As a reporter back in the late 1970s, I had written about the Mafia and its corrupt financial ties to a Philadelphia city union. The exposé had even prompted an anonymous phone call: “You will end up like Jimmy Hoffa,” the voice said, implying we might end up encased in cement somewhere.
But now I was in Sicily, retired and vacationing, when a talk arranged by our tour group, Overseas Adventure Travel, brought me face to face with two middle-aged men whose lives had been touched by the Mafia in ways I had never imagined.
The two were both born in Corleone, the traditional hometown of capos of the Sicilian Mafia (and, of course, the raison d’etre for the name of Francis Ford Coppola’s “Godfather.” )
Angelo Provenzano, son of the notorious Sicilian chief, Bernardo (Binnie the Tractor) Provenzano, was one of the speakers. The other, Gino Felicetti, had fled Italy as a youngster with his family after a relative was murdered by the Mafia.
Gino, who has long lectured about the Mafia in Sicily, acted as the historian of the program, showing slide after slide of gruesome killings presumably orchestrated by Angelo’s father and the capo under which he worked. The visuals included blood-drenched scenes of the 1992 murders of two Italian magistrates, Giovanni Falcone and Paolo Borsellino, who had tried to prosecute the Sicilian mob.
|Magistrate Giovanni Falcone's 1992 death scene|
For his part, Angelo revealed what it was like growing up in hiding with his mother, father and younger brother. He was home schooled, he said, moving often and had no friends. He had no clue as a youngster what his father did for a living. But he felt loved by him.
|Angelo Provenzano, a son tries to build a life|
In 1992, Bernardo reinstated his wife, 16-year-old Angelo, and Angelo’s nine-year-old brother back to Corleone, in an effort to allow them to be educated and lead honest lives, Angelo said. Living openly for the first time, he learned his father’s true occupation.
Meanwhile, his father continued to hide out, even as he became Sicily’s capo di tutti capi (boss of bosses) in 1993 upon the arrest of his superior,Toto Riina.
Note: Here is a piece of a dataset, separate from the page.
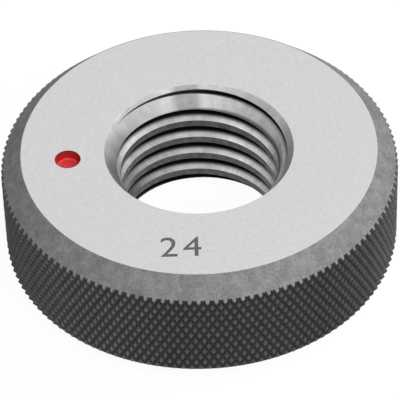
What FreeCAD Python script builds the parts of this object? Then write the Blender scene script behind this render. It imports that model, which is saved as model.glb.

From the mountains, communicating only by pieces of paper, Bernardo ran the organization while police hunted him as a suspect responsible for orchestrating 15 murders. Some news reports say he tried to steer the mob away “from the attacks on high-profile figures that were hardening public opinion against the Mafia and provoking police to respond.”
In 2006, police finally cornered him; he died in prison 10 years later, at age 82 having spent 43 of those years in hiding.
Angelo’s life struggle has been trying to reconcile the love he still holds for his father with the mobster’s heinous deeds. Not to mention that neither he nor his brother, tainted by the sins of their father, has been able to land good jobs or create sustainable businesses. Even a laundry that Angelo tried to run with his mother in Corleone failed.
|Bernardo Provenzano, arrested 2006|
“He might have been wrong. He might have made choices that I don’t understand that I don’t know about,” Angelo has said. “That’s basically his business, his choices. To me, he’ll always be my father.”
In his talk to us, Angelo said he experienced his father as a loving, protective figure. “I think of him as a father, not as a man.”
The evening with Gino and Angelo is now a routine part of the Overseas Adventure Travel tour of Sicily, though in its first year, 2015, it caused an uproar as Italians protested the platform being given to Angelo to say kind words about his father and by extension the Mafia.
But it has quietly continued, with Angelo earning money for his participation.
Responding to the Italian media criticisms, he said this was an opportunity to work in an important sector, tourism. “Do I have the right to a normal life or not?”